I’ve seen this before - the flow log collector might be created with default direction settings. Check if your flow log has an implicit direction filter. By default, some older configurations only captured ingress traffic unless explicitly configured otherwise.

Can you verify the actual flow log configuration with:


ibmcloud is flow-log FLOW_LOG_ID --output json

Look for any ‘direction’ or ‘traffic_type’ fields in the output. If it’s set to ‘ingress’ only, that would explain why outbound traffic isn’t being captured.

Thanks for the suggestion. I checked the flow log details and there’s no explicit direction field shown in the output, which I assume means it should capture all traffic. The JSON output shows the collector is attached to the correct subnet and the bucket path is valid. Still no outbound traffic in the logs though.

I ran into something similar last month. In our case, the problem was that we had created the flow log collector before the subnet was fully provisioned with all its network interfaces. Try deleting and recreating the flow log collector for that specific subnet.

Before you do that, make sure all instances in the subnet have their network interfaces fully attached and in ‘available’ state.

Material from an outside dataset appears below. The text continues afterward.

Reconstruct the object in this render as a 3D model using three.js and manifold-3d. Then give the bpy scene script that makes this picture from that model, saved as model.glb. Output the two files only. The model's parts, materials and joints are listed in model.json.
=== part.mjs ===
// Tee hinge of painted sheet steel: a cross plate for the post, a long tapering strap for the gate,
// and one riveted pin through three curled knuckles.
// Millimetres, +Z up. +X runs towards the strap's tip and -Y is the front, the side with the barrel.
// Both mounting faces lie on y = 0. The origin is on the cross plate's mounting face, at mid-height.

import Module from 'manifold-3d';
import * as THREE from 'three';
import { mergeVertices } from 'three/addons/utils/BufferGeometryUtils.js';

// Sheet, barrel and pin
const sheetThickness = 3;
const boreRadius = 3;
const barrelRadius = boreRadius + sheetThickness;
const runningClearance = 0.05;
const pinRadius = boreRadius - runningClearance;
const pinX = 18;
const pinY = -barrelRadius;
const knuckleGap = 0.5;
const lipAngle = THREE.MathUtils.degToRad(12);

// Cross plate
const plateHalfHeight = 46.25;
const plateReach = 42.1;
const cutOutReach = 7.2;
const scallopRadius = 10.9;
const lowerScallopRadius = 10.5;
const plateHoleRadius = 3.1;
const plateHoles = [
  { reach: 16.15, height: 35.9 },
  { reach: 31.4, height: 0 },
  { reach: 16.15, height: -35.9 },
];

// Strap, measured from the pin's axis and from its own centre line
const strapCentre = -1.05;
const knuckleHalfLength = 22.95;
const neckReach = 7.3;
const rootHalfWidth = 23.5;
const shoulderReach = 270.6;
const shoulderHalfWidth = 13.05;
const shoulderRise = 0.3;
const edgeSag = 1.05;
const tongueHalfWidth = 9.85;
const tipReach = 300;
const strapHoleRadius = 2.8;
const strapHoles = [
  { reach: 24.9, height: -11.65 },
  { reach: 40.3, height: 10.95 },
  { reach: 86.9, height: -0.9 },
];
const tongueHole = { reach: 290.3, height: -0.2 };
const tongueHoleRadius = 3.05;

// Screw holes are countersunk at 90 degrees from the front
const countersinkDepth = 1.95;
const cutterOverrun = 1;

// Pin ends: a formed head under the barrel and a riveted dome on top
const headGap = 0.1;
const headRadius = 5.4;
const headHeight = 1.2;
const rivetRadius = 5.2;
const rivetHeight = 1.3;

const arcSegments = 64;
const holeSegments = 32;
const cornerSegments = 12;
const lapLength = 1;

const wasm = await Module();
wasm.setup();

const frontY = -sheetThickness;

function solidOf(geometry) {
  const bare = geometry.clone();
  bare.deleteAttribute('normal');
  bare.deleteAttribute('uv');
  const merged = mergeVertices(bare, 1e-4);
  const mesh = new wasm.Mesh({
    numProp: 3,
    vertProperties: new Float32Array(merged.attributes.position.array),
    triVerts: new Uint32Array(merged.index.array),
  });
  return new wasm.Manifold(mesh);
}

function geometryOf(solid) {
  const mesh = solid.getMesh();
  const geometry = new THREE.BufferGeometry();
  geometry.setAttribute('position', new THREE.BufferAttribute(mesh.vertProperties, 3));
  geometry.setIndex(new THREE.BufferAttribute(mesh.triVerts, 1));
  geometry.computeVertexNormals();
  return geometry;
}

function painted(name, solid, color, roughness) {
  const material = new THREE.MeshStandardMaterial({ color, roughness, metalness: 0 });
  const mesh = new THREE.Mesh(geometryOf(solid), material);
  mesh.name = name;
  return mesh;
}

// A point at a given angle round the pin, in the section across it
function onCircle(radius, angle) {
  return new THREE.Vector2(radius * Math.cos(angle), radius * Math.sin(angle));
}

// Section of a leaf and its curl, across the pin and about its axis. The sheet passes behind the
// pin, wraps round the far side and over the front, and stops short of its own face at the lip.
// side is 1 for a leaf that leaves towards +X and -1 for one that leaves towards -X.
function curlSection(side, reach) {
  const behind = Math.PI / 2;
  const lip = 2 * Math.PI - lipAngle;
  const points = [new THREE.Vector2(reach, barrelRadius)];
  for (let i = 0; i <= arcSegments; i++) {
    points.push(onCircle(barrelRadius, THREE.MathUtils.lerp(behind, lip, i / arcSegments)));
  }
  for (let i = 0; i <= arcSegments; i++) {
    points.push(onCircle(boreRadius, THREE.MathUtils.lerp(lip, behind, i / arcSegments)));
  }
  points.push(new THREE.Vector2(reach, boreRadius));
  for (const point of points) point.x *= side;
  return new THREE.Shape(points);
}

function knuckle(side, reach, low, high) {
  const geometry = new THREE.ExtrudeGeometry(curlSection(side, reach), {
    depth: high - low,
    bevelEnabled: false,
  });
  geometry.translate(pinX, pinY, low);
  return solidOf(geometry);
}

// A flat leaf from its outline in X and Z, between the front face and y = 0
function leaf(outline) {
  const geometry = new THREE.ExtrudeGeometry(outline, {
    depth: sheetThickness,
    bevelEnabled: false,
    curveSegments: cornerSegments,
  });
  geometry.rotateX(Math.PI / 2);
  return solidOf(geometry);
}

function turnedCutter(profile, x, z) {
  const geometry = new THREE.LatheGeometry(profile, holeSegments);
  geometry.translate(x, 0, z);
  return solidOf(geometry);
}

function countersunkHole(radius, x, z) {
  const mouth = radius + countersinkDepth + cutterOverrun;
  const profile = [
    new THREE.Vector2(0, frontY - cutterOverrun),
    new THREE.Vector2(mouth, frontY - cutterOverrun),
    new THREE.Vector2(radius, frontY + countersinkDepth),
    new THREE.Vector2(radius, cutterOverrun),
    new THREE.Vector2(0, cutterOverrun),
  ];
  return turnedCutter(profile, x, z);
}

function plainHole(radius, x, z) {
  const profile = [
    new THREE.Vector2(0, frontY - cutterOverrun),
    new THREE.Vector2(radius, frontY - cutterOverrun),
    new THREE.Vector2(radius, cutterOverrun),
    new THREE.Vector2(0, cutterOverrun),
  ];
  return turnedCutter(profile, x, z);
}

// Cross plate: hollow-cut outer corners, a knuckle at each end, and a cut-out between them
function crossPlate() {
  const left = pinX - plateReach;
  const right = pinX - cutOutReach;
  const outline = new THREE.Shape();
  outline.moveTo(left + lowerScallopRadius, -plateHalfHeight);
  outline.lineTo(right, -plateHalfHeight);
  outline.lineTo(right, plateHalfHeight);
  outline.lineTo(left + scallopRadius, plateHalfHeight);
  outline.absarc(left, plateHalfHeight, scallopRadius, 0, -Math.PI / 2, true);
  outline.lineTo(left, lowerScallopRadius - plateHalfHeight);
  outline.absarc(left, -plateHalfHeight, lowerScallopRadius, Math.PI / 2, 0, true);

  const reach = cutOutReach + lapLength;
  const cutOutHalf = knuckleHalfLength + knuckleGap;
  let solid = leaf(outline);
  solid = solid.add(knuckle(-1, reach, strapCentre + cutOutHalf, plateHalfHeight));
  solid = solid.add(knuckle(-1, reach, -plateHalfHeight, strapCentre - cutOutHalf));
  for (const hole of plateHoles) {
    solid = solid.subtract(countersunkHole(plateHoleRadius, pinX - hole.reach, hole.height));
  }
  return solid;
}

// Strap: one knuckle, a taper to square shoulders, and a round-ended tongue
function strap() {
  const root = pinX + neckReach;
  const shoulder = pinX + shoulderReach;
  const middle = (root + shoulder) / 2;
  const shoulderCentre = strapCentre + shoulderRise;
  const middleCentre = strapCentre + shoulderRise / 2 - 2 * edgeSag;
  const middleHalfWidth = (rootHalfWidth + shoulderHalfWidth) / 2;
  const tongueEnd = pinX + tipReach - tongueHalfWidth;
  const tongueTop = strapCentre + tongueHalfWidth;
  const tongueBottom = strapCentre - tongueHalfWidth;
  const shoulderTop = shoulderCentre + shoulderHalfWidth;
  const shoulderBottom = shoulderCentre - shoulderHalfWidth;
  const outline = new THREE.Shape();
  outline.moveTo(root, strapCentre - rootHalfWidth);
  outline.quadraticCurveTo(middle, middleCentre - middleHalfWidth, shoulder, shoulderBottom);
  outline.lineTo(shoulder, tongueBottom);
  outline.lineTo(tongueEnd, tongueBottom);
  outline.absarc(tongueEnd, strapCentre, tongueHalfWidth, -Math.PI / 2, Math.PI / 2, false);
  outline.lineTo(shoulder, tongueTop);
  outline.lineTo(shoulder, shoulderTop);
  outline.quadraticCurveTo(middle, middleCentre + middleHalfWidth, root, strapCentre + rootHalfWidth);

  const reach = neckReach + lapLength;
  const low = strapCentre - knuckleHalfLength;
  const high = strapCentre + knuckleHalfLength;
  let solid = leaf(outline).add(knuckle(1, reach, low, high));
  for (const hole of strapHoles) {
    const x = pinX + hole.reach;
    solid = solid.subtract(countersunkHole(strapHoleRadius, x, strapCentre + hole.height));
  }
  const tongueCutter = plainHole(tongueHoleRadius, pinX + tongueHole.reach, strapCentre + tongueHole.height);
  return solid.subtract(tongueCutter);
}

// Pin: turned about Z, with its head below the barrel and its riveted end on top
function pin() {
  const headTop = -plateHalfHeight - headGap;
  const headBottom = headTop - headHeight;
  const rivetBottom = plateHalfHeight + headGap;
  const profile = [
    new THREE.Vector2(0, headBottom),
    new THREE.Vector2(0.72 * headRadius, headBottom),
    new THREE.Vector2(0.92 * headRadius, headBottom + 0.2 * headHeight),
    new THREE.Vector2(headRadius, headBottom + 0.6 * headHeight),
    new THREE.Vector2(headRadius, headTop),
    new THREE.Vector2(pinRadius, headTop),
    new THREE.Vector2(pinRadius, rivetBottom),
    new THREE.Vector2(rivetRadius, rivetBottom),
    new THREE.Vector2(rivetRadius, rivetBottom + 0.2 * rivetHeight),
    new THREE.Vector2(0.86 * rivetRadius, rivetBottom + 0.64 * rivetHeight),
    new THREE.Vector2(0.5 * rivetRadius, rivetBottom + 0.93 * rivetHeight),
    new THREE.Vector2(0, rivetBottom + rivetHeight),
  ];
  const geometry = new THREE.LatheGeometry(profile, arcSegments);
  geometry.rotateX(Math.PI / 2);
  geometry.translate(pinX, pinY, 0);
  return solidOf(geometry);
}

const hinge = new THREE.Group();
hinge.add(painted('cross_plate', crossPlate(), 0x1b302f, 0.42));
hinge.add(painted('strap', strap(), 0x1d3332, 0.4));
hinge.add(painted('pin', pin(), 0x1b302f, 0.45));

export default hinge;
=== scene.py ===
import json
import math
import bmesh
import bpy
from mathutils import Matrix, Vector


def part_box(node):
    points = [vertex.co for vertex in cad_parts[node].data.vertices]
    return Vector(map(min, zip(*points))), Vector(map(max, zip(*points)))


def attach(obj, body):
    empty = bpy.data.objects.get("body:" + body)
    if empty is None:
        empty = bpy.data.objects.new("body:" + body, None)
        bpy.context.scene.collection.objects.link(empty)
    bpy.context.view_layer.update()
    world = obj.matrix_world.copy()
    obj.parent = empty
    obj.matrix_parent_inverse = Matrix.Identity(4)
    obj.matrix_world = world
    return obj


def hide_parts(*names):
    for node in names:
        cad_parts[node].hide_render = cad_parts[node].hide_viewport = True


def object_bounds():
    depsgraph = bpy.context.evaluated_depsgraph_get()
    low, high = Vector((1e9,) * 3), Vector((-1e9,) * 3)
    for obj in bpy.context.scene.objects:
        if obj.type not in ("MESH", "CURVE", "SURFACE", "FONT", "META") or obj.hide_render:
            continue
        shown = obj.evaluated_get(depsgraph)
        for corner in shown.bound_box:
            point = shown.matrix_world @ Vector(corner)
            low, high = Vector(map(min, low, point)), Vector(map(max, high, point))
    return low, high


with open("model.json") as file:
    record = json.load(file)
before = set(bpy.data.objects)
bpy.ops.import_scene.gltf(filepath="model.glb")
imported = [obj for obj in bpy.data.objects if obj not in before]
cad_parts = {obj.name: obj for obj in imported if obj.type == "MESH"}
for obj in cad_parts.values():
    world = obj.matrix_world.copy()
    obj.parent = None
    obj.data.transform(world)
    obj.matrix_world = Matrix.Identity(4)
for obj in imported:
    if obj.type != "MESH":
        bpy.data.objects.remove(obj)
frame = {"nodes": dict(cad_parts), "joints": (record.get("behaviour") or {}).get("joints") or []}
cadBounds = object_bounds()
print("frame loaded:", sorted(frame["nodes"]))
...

Use ibmcloud is subnet SUBNET_ID to check the attached network interfaces count matches your expectations.

Another thing to check - are there any security group rules or network ACLs on that subnet that might be dropping packets before they reach the flow log collection point? If outbound traffic is being blocked at the security group level, it won’t show up in flow logs because the packets never leave the virtual network interface.

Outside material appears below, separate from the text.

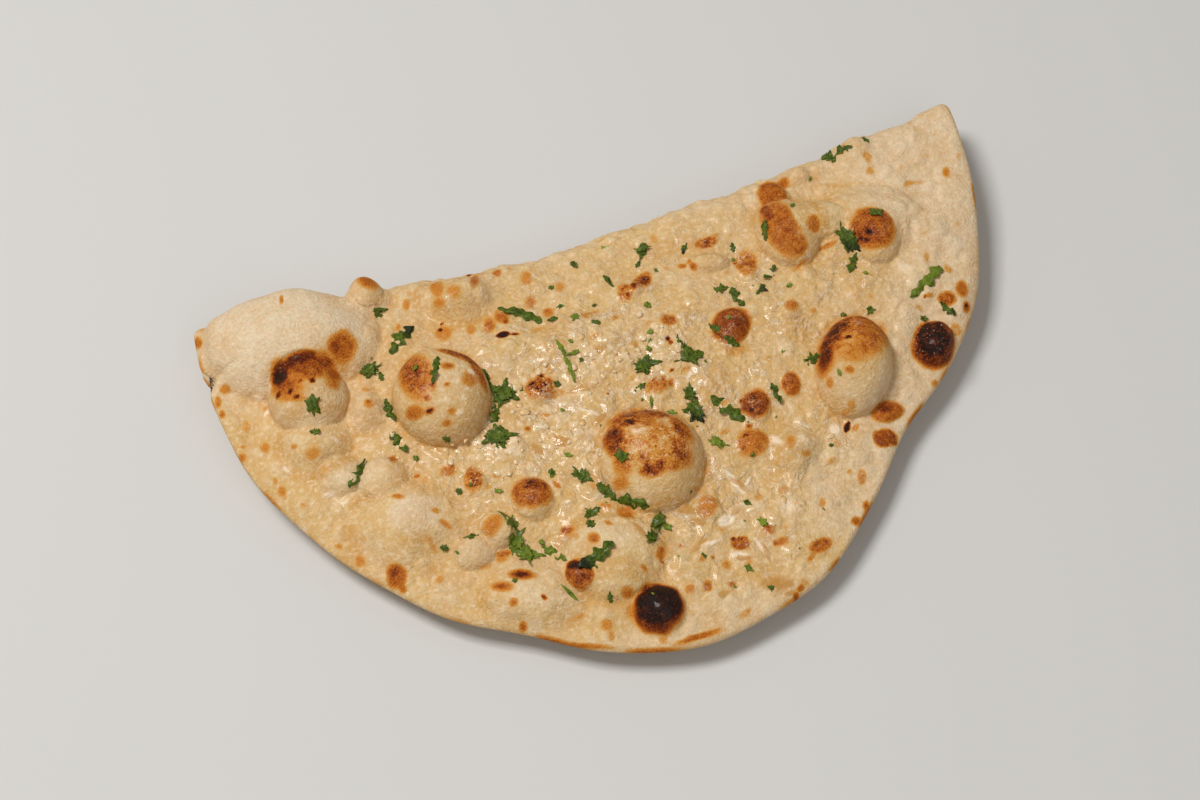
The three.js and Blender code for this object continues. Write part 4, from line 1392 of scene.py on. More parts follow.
@dataclass(frozen=True)
class GarlicFinish:
    """Minced garlic in butter: pale cream, moist and a little see-through."""

    pale: Colour = linear(243, 210, 166)
    golden: Colour = linear(230, 184, 124)
    roughness: float = 0.34
    pits: Layer = Layer(0.7)
    pit_depth: float = 0.2

    def make(self) -> bpy.types.Material:
        """Build the material.

        Returns:
            The garlic's material.
        """
        shades = Shades("minced garlic", self.roughness)
        shades.set(
            Base_Color=shades.mix(shades.attribute("tone"), self.pale, self.golden),
            Subsurface_Weight=0.25,
            Subsurface_Scale=0.0015,
            Coat_Weight=0.5,
            Coat_Roughness=0.14,
        )
        shades.bump(shades.grain(self.pits), self.pit_depth, strength=0.7)
        return shades.material


@dataclass(frozen=True)
class ButterFinish:
    """Melted butter: a clear amber film, deeper where it's thicker."""

    amber: Colour = linear(214, 158, 70)
    roughness: float = 0.08
    most_alpha: float = 0.5
    ripples: Layer = Layer(3.0, detail=1.0)
    ripple_depth: float = 0.3

    def make(self) -> bpy.types.Material:
        """Build the material.

        Returns:
            The butter's material.
        """
        shades = Shades("melted butter", self.roughness)
        alpha = shades.maths("MULTIPLY", shades.attribute("depth"), self.most_alpha)
        shades.set(Base_Color=self.amber, Alpha=alpha)
        shades.bump(shades.grain(self.ripples), self.ripple_depth, strength=0.5)
        return shades.material


def make_object(
    name: str,
    points: Array,
    facets: list[tuple[int, ...]],
    values: dict[str, Array],
    material: bpy.types.Material,
) -> bpy.types.Object:
    """Make a smooth mesh object from points in millimetres.

    Args:
        name: the piece's name.
        points: its points.
        facets: its faces, as runs of point numbers.
        values: values of each point, by the name that its material reads.
        material: its finish.

    Returns:
        The object, linked into the scene.
    """
    mesh = bpy.data.meshes.new(name)
    mesh.from_pydata((points * METRES).tolist(), [], facets)
    for key, array in values.items():
        layer = mesh.attributes.new(key, "FLOAT", "POINT")
        layer.data.foreach_set("value", np.asarray(array, dtype=np.float32).ravel())
    mesh.polygons.foreach_set("use_smooth", [True] * len(mesh.polygons))
    mesh.materials.append(material)
    mesh.update()
    made = bpy.data.objects.new(name, mesh)
    bpy.context.scene.collection.objects.link(made)
    return made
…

Run a quick test by temporarily opening up all outbound rules and see if the logs start capturing. That would at least confirm whether it’s a security policy issue versus a flow log configuration problem.

Great that you identified the root cause! Let me provide a comprehensive solution for anyone facing similar VPC Flow Logs direction issues:

1. VPC Subnet Configuration Check: First, verify your subnet is properly attached to the VPC and has active network interfaces. Use:


ibmcloud is subnet SUBNET_ID --output json

Confirm the subnet status is ‘available’ and network_interfaces array is populated.

2. Flow Log Direction Settings: When creating flow logs in ic-2019, you need to ensure bidirectional capture. If your flow log was created with older CLI versions, recreate it with explicit parameters:


ibmcloud is flow-log-create my-vpc-flowlog \
  --target subnet-abc123 \
  --bucket my-logging-bucket \
  --active true

Note: The CLI defaults to all traffic, but verify with ibmcloud is flow-log FLOW_LOG_ID that no direction filters exist.

3. IAM Permissions for Logging (Critical): This is where your issue was. The flow log service needs proper authorization:

a) Service-to-service authorization:


ibmcloud iam authorization-policy-create is \
  cloud-object-storage Writer \
  --source-service-instance-id VPC_INSTANCE_ID \
  --target-service-instance-id COS_INSTANCE_ID

b) Verify the flow log service account has both Reader AND Writer roles on the COS bucket. Many setups only grant Reader, which allows the service to verify the bucket exists but not write log files.

c) Check bucket policies don’t have explicit deny rules for the flow log service principal.

4. Additional Troubleshooting:

  • Verify COS bucket is in the same region as your VPC
  • Check that the bucket path in flow log config doesn’t have trailing slashes
  • Ensure no network ACLs are blocking the logging service’s internal communication
  • Review Cloud Activity Tracker events for any authorization failures

5. Validation: After fixing IAM permissions, it can take 5-10 minutes for flow logs to start appearing. Monitor the COS bucket for new objects with naming pattern: `{account-id}{vpc-id}{subnet-id}_{timestamp}.gz The key takeaway: outbound traffic logging failures are almost always IAM-related when ingress works fine. The flow log collector needs full write access to persist both directions of traffic data.

Have you checked the IAM authorization between the flow log service and Cloud Object Storage? Even if the collector shows active, insufficient permissions can cause partial logging failures. The service needs both read and write access to the bucket.

Also verify that the subnet’s routing table doesn’t have any custom routes that might bypass flow log collection. Sometimes egress traffic routed through specific gateways can have logging gaps if the network path isn’t properly instrumented.